## Given information

* Start *

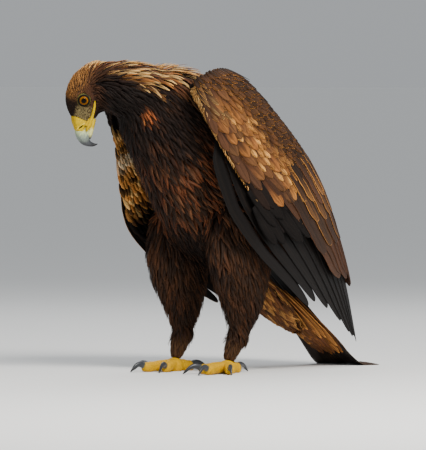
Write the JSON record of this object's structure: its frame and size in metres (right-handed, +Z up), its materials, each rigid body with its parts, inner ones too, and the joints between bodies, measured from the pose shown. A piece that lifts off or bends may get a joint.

* End *
* Start *

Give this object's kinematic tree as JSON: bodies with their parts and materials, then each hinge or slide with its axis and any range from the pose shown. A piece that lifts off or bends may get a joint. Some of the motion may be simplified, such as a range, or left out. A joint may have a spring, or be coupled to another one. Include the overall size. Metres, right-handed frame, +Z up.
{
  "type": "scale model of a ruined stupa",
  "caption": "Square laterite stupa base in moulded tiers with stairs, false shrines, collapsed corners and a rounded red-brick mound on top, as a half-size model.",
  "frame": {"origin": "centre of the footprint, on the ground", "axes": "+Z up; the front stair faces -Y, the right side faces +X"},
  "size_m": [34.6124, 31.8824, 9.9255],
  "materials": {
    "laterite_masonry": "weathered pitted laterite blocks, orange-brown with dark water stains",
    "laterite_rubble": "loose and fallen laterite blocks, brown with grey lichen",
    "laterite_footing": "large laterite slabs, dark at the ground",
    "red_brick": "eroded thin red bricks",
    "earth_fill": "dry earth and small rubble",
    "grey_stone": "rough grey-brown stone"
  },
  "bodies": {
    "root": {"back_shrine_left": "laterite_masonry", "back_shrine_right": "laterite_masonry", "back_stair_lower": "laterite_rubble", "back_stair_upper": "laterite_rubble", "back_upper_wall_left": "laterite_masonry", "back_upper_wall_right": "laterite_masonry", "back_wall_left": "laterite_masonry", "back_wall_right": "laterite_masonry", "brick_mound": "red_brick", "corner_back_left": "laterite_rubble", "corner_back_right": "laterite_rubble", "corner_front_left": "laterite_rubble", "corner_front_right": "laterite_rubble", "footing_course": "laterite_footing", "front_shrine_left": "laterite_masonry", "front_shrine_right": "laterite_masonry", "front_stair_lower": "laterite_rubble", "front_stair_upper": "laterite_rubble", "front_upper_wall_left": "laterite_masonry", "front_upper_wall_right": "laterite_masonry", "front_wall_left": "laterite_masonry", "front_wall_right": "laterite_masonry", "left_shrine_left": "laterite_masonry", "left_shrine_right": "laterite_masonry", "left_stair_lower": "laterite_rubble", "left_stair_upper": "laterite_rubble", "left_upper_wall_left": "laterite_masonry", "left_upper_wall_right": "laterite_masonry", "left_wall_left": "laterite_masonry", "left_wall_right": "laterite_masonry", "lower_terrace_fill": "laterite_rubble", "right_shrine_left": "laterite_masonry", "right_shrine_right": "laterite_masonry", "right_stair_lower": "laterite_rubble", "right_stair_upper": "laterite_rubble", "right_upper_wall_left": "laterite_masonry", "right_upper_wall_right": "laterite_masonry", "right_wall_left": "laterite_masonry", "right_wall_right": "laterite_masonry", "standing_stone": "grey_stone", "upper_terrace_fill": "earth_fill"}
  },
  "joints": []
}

* End *

Identify the lines in the entries that hold "this" and return each one.

Write the JSON record of this object's structure: its frame and size in metres (right-handed, +Z up), its materials, each rigid body with its parts, inner ones too, and the joints between bodies, measured from the pose shown. A piece that lifts off or bends may get a joint.
Give this object's kinematic tree as JSON: bodies with their parts and materials, then each hinge or slide with its axis and any range from the pose shown. A piece that lifts off or bends may get a joint. Some of the motion may be simplified, such as a range, or left out. A joint may have a spring, or be coupled to another one. Include the overall size. Metres, right-handed frame, +Z up.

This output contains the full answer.